Today at about 7:45am I was commuting to work by bike on Maple Grove between Franklin and Overland. (For those who are not locals, this part of Maple Grove has two lanes in each direction with sidewalks, but no bike lanes). As is my practice I was riding in the middle of the right lane with the left lane available for faster vehicles to use (of which there are hardly any at that hour on a Saturday). Next thing I knew I was stopped by a Boise Police Department officer who told me that since I was unable to keep up with the normal flow of traffic I needed to be as far to the right as possible, not in the middle of the right lane. I asked which law I was breaking by riding this way and he could not give me a specific answer, but stated that he would research the matter and would issue a citation if necessary the next time that he saw me. I mentioned that the Idaho Code states that I only need to ride as far to the right as "practicable" with various exceptions including "substandard with lanes". The officer stated that Maple Grove has "standard" 11 foot lanes which he felt were wide enough for a bicycle and car to share.

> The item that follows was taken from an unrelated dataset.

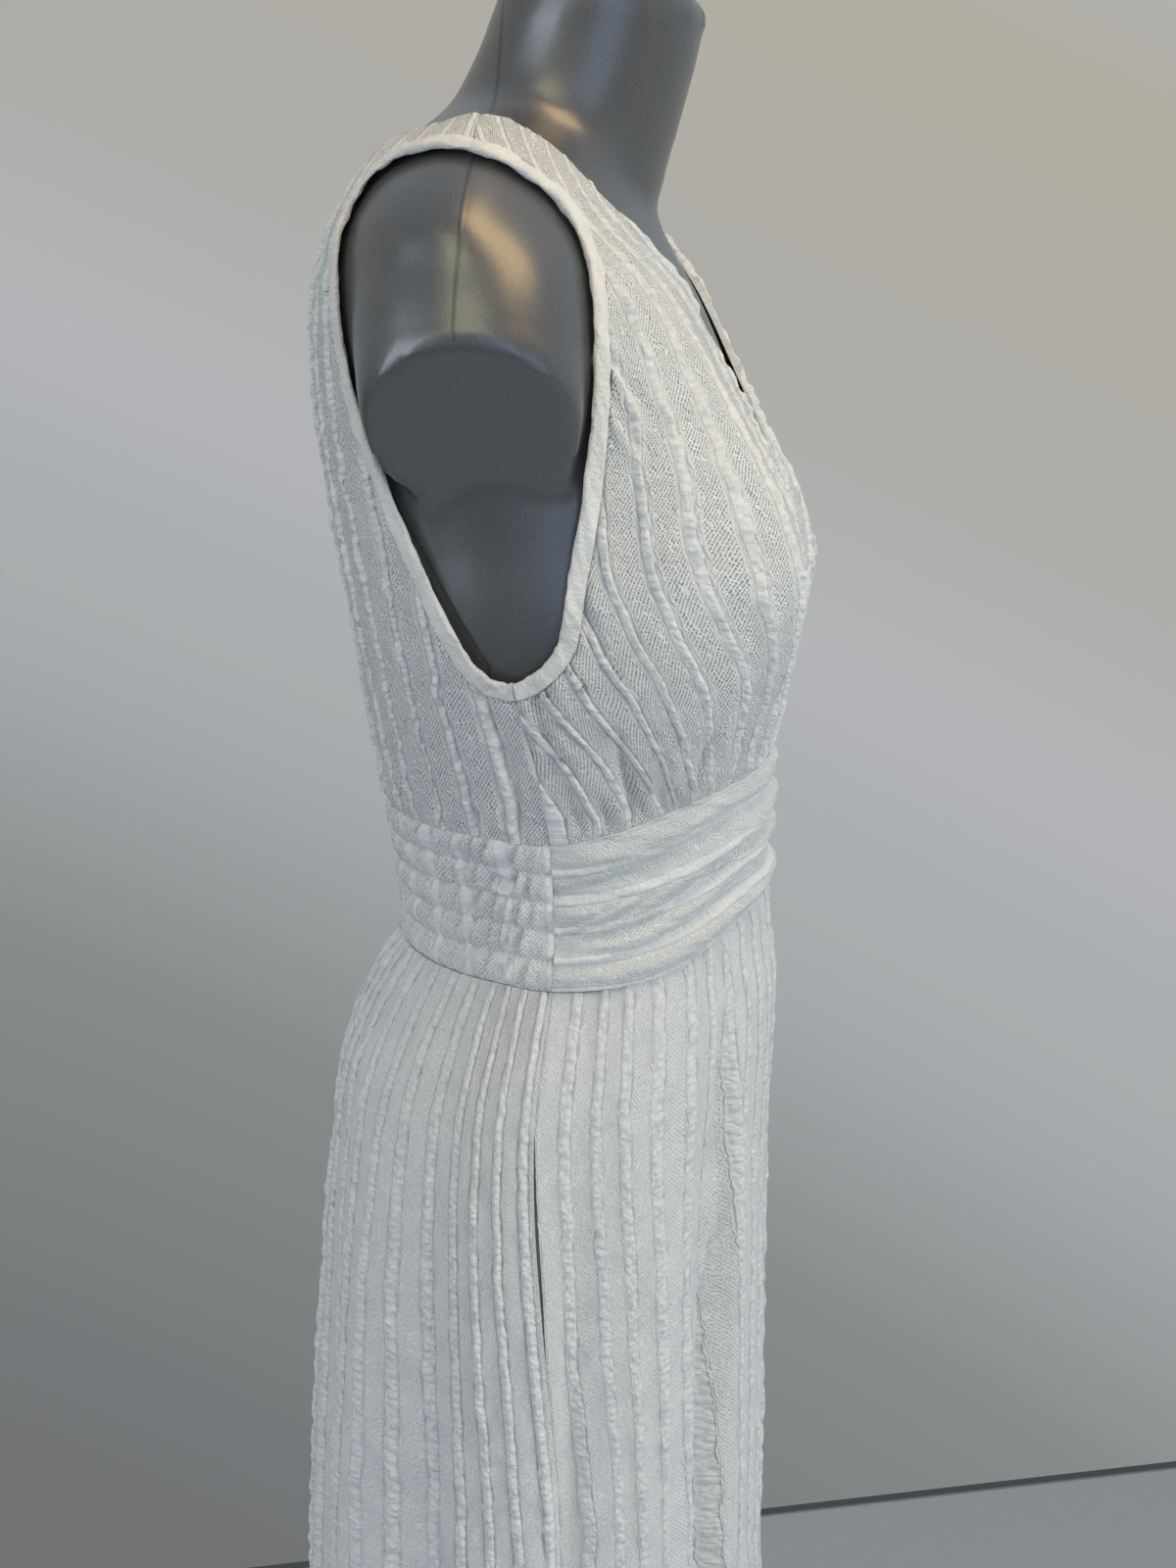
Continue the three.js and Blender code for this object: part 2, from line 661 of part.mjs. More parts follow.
// The whole back: the right half and its mirror image, joined along the centre back.
function bodiceBackGrids() {
  const right = bodiceHalfBackGrid();
  const left = right.map((row) => [...row].reverse().map(({ angle, z }) => ({ angle: 360 - angle, z })));
  return [right, left];
}

// Strip folded round the rim of the right armhole.
function bindingSections(sign) {
  const shares = [...frontShares, ...[...backShares].reverse().slice(1, -1)];
  const { width, depth } = BINDING;
  const outline = [
    [0.2, -depth / 2],
    [0.2, depth * 0.15],
    [1.8, depth / 2],
    [width - 1.4, depth / 2],
    [width - SEAM, depth * 0.2],
    [width - SEAM, -depth / 2],
  ];
  return shares.map((t) => {
    const away = awayFromArmhole(t);
    return outline.map(([out, up]) => {
      const place = moved(armholeRim(t), away.clone().multiplyScalar(out));
      const corner = raised(place, up - CLOTH / 2);
      corner.x *= sign;
      return corner;
    });
  });
}

// ---------------------------------------------------------------- waistband and skirt
function bandGrid(from, to, columns, rows) {
  const bottom = evenly((t) => bandBottom(THREE.MathUtils.lerp(from, to, t)), columns);
  const top = evenly((t) => bandTop(THREE.MathUtils.lerp(from, to, t)), columns);
  const left = evenly(along(bottom[0], top[0]), rows);
  const right = evenly(along(bottom[columns], top[columns]), rows);
  return trimmed(patch(bottom, right, top, left));
}

const SKIRT_COLUMNS = 30;
const SKIRT_ROWS = 11;

function sideSeam(z) {
  return column(SIDE_SEAM, 'z', 'angle', z);
}

// How far the skirt front stands back from the side seam where the pocket opens, as an angle.
function pocketGape(z) {
  const share = (z - POCKET_MOUTH.bottom) / (POCKET_MOUTH.top - POCKET_MOUTH.bottom);
  const gape = share > 0 && share < 1 ? POCKET_MOUTH.gape * Math.sin(Math.PI * share) : 0;
  return gape / (DEGREE * sectionAt(z).half);
}

// Heights come closer together near the waist, where the cloth swells over the hips. The edges at a
// height are the angles of the panel's first and last column there.
function skirtGrid(edges) {
  const waistEdges = edges(bandBottom(90).z);
  const grid = Array.from({ length: SKIRT_ROWS + 1 }, (_, row) => {
    const down = (1 - row / SKIRT_ROWS) ** 1.7;
    return between(0, 1, SKIRT_COLUMNS, (across) => {
      const waist = bandBottom(THREE.MathUtils.lerp(...waistEdges, across)).z;
      const z = THREE.MathUtils.lerp(waist, HEM_HEIGHT, down);
      return { angle: THREE.MathUtils.lerp(...edges(z), across), z };
    });
  });
  return trimmed(grid);
}

const skirtFrontEdges = (z) => [pocketGape(z) - sideSeam(z), sideSeam(z) - pocketGape(z)];
const skirtBackEdges = (z) => [sideSeam(z), 360 - sideSeam(z)];

// Flat pocket bag that hangs inside the right side seam of the skirt.
function pocketGrid(sign) {
  const rows = 7;
  const columns = 5;
  return between(POCKET.bottom, POCKET.top, rows, (z) => {
    const reach = POCKET.width * (z < POCKET_MOUTH.bottom ? 0.88 : 1);
    const turn = reach / (DEGREE * sectionAt(z).half * 0.95);
    const front = sideSeam(z) - turn * 0.8;
    const back = sideSeam(z) + turn * 0.2;
    return between(front, back, columns, (angle) => ({ angle: sign * angle, z }));
  });
}

// The bag hangs behind the skirt's inner face and doesn't follow the skirt's raised folds.
const behindSkirt = (place) => CLOTH + POCKET.clearance + Math.max(skirtRelief(place), 0);

// ---------------------------------------------------------------- the dress form
function solidFrom(geometry) {
  return new wasm.Manifold(
    new wasm.Mesh({
      numProp: 3,
      vertProperties: Float32Array.from(geometry.attributes.position.array),
      triVerts: Uint32Array.from(geometry.index.array),
    }),
  );
}

function geometryOf(solid) {
  const mesh = solid.getMesh();
  const geometry = new THREE.BufferGeometry();
  geometry.setAttribute('position', new THREE.Float32BufferAttribute(mesh.vertProperties, 3));
  geometry.setIndex(Array.from(mesh.triVerts));
  geometry.computeVertexNormals();
  return geometry;
}

const FORM_SIDES = 36;

function formTorso() {
  const turn = (index) => (360 * index) / FORM_SIDES;
  const rings = [];
  for (const { z, half, ridge, front, back } of [...FORM_HIPS].reverse()) {
    rings.push(
      Array.from({ length: FORM_SIDES }, (_, index) => {
        const ahead = Math.cos(turn(index) * DEGREE);
        const depth = ahead >= 0 ? ridge - front : back - ridge;
        return new THREE.Vector3(-half * Math.sin(turn(index) * DEGREE), ridge - depth * ahead, z);
      }),
    );
  }
  const heights = [1052, 1082, 1112, 1140, 1166, 1190, 1214, 1240, 1268, 1296, 1322, 1344, 1362, 1377];
  for (const z of [...heights, 1388, 1397, 1405, 1412, 1418]) {
    const gap = column(FORM_CLEARANCE, 'z', 'gap', z);
    rings.push(
      Array.from({ length: FORM_SIDES }, (_, index) => raised({ angle: turn(index), z }, -gap)),
    );
  }
  return loft(rings);
}

function formNeck() {
  const rings = NECK_RINGS.map(({ y, z, tilt, depth, half }) =>
    Array.from({ length: 28 }, (_, index) => {
      const turn = (index / 28) * 2 * Math.PI;
      const ahead = depth * Math.cos(turn);
      const lean = tilt * DEGREE;
      return new THREE.Vector3(half * Math.sin(turn), y - ahead * Math.cos(lean), z - ahead * Math.sin(lean));
    }),
  );
  return loft(rings);
}

function formStub(sign) {
  const rings = STUB_RINGS.map((ring, index) => {
    const before = STUB_RINGS[Math.max(index - 1, 0)];
    const after = STUB_RINGS[Math.min(index + 1, STUB_RINGS.length - 1)];
    const axis = new THREE.Vector2(after.x - before.x, after.z - before.z).normalize();
    return Array.from({ length: 24 }, (_, step) => {
      const turn = (step / 24) * 2 * Math.PI;
      const across = ring.across * Math.sin(turn);
      const x = ring.x + across * axis.y;
      return new THREE.Vector3(sign * x, ring.y + ring.depth * Math.cos(turn), ring.z - across * axis.x);
    });
  });
  return loft(rings);
}

function formGeometry() {
  const whole = solidFrom(formTorso())
    .add(solidFrom(formNeck()))
    .add(solidFrom(formStub(1)))
    .add(solidFrom(formStub(-1)));
  return geometryOf(whole);
}

// ---------------------------------------------------------------- the stand
function turned(profile, sides) {
  const points = profile.map(([radius, height]) => new THREE.Vector2(radius, height));
  const lathe = new THREE.LatheGeometry(points, sides);
  return lathe.rotateX(Math.PI / 2);
}

const standBase = turned(
  [
    [0, 0],
    [BASE.radius - 2, 0],
    [BASE.radius, 2],
    [BASE.radius - 1.5, BASE.edge],
    [POLE.radius + 22, BASE.middle],
    [0, BASE.middle],
  ],
  48,
);
const collarFoot = BASE.middle + 0.3;
const standCollar = turned(
  [
    [POLE.radius + 0.3, collarFoot],
    [POLE.radius + 16, collarFoot],
    [POLE.radius + 16, collarFoot + 6],
    [POLE.radius + 6, collarFoot + 24],
    [POLE.radius + 0.3, collarFoot + 24],
    [POLE.radius + 0.3, collarFoot],
  ],
  32,
);
const standPole = turned(
  [
    [0, collarFoot],
    [POLE.radius, collarFoot],
    [POLE.radius, POLE.top],
    [0, POLE.top],
  ],
  32,
);
const socketFoot = POLE.top + 0.3;
const formSocket = turned(
  [
    [0, socketFoot],
    [POLE.radius + 8, socketFoot],
    [SOCKET.radius, SOCKET.top - 8],
    [SOCKET.radius, SOCKET.top],
    [0, SOCKET.top],
  ],
  32,
);

// ---------------------------------------------------------------- the object
const fabric = (color) => new THREE.MeshStandardMaterial({ color, roughness: 0.92, metalness: 0 });
const materials = {
  bodice: fabric('#efebe2'),
  band: fabric('#f3efe6'),
  skirt: fabric('#ece8e0'),
  binding: fabric('#f1ede4'),
  pocket: fabric('#e4dfd6'),
  form: new THREE.MeshStandardMaterial({ color: '#74777c', roughness: 0.34, metalness: 0.25 }),
  metal: new THREE.MeshStandardMaterial({ color: '#b9bcc0', roughness: 0.25, metalness: 1 }),
  base: new THREE.MeshStandardMaterial({ color: '#8e9196', roughness: 0.4, metalness: 0.7 }),
};

const dress = new THREE.Group();

function add(name, geometry, material) {
  const mesh = new THREE.Mesh(geometry, material);
  mesh.name = name;
  dress.add(mesh);
}

const frontGrid = bodiceFrontGrid();
add('bodice_front_right', cloth([frontGrid], frontGatherRelief), materials.bodice);
add('bodice_front_left', cloth([mirrored(frontGrid)], frontGatherRelief), materials.bodice);
add('bodice_back', cloth(bodiceBackGrids(), flat), materials.bodice);
add('armhole_binding_right', closedTube(bindingSections(1)), materials.binding);
add('armhole_binding_left', closedTube(bindingSections(-1)), materials.binding);
add('waistband_front', cloth([bandGrid(-90, 90, 20, 11)], bandDrapeRelief), materials.band);
add('waistband_back', cloth([bandGrid(90, 270, 16, 10)], bandShirringRelief), materials.band);
add('skirt_front', cloth([skirtGrid(skirtFrontEdges)], skirtRelief), materials.skirt);
add('skirt_back', cloth([skirtGrid(skirtBackEdges)], skirtRelief), materials.skirt);
for (const [side, sign] of [['right', 1], ['left', -1]]) {
  const bag = cloth([pocketGrid(sign)], skirtRelief, behindSkirt, POCKET.depth);
  add(`pocket_bag_${side}`, bag, materials.pocket);
}
add('form_torso', formGeometry(), materials.form);
add('form_socket', formSocket, materials.metal);
add('stand_pole', standPole, materials.metal);
add('stand_collar', standCollar, materials.metal);
add('stand_base', standBase, materials.base);

export default dress;
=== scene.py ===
# %% [markdown]
# # A maxi dress on a dress form
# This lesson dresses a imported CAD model. The CAD solids are plain and faceted, and they say where
# everything is. Here each cloth solid is replaced by a thin, finely crinkled sheet of cloth that
# follows the same surface. The frame is loaded first.

import bmesh
import bpy
import numpy as np
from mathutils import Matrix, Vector


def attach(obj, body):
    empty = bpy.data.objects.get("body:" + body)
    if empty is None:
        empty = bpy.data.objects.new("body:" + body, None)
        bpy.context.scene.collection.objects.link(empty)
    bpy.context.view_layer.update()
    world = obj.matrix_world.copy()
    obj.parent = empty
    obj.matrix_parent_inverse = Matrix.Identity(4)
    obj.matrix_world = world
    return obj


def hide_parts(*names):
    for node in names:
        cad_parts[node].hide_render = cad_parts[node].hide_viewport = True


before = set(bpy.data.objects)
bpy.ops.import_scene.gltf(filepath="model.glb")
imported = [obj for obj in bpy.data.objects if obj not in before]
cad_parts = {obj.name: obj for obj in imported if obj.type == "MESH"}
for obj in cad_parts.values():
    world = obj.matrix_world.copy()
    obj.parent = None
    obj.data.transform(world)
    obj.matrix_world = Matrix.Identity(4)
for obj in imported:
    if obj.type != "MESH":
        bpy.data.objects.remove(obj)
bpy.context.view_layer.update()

# %% [markdown]
# ## Lengths, tables and soft steps
# All lengths in the tables are millimetres, as a dressmaker would write them, and only the
# finished mesh is turned into metres. The front faces -Y, the wearer's left side is +X. An angle
# turns from the centre front (0) over the wearer's right side (90) to the centre back (180).
# `smooth` is a soft step and `bell` a soft bump. `table` gives short tables named columns, and
# `read` draws a smooth curve through one of those columns.

# %% Tables and soft steps
MM = 0.001
DEGREE = np.pi / 180


def smooth(low, high, value):
    share = np.clip((value - low) / (high - low), 0, 1)
    return share * share * (3 - 2 * share)


def mix(first, second, share):
    return first + (second - first) * share


def bell(distance, spread):
    return np.exp(-((distance / spread) ** 2))


def table(names, *rows):
    return dict(zip(names.split(), np.array(rows, float).T))


def rows_of(named):
    """The rows of a table, each as a dictionary."""
    return [dict(zip(named, row)) for row in zip(*named.values())]


def hermite(t, start, start_slope, end, end_slope):
    """Smooth curve from start to end as t goes from 0 to 1."""
    return (
        (2 * t**3 - 3 * t**2 + 1) * start
        + (t**3 - 2 * t**2 + t) * start_slope
        + (3 * t**2 - 2 * t**3) * end
        + (t**3 - t**2) * end_slope
    )


def read(named, by, key, at):
    """Smooth values of column `key`, where column `by` has the values `at`."""
    x, y = named[by], named[key]
    if x[0] > x[-1]:
        x, y = x[::-1], y[::-1]
    before, after = np.r_[0, : len(x) - 1], np.r_[1 : len(x), len(x) - 1]
    slope = (y[after] - y[before]) / (x[after] - x[before])
    at = np.clip(at, x[0], x[-1])
    low = np.clip(np.searchsorted(x, at, side="right") - 1, 0, len(x) - 2)
    span = x[low + 1] - x[low]
    t = (at - x[low]) / span
    return hermite(t, y[low], span * slope[low], y[low + 1], span * slope[low + 1])


# %% [markdown]
# ## The surface that the cloth lies on
# A dressmaker's form is measured in level sections. Each row gives the half width, the depth at
# which the section is widest (ridge), its front and its back, and how square each half is, where
# 2 is an ellipse. Two soft mounds stand on the chest. `skin` turns an angle and a height into a
# point, and `raised` moves it off the surface along the normal. Every crease below is such a
# move.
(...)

I respectfully disagreed with him. (I have since done some preliminary research which seems to indicate that for the purpose of this statute, any lane less than 14 feet wide is "substandard". Does anyone know where I can find a legal definition online?). I also mentioned that the Boise City Code goes even further and specifically states that cyclists are entitled to use the right lane.

Our conversation was cordial and there appears to be a possibility for further dialog with the officer (and hopefully with his superiors) regarding this matter.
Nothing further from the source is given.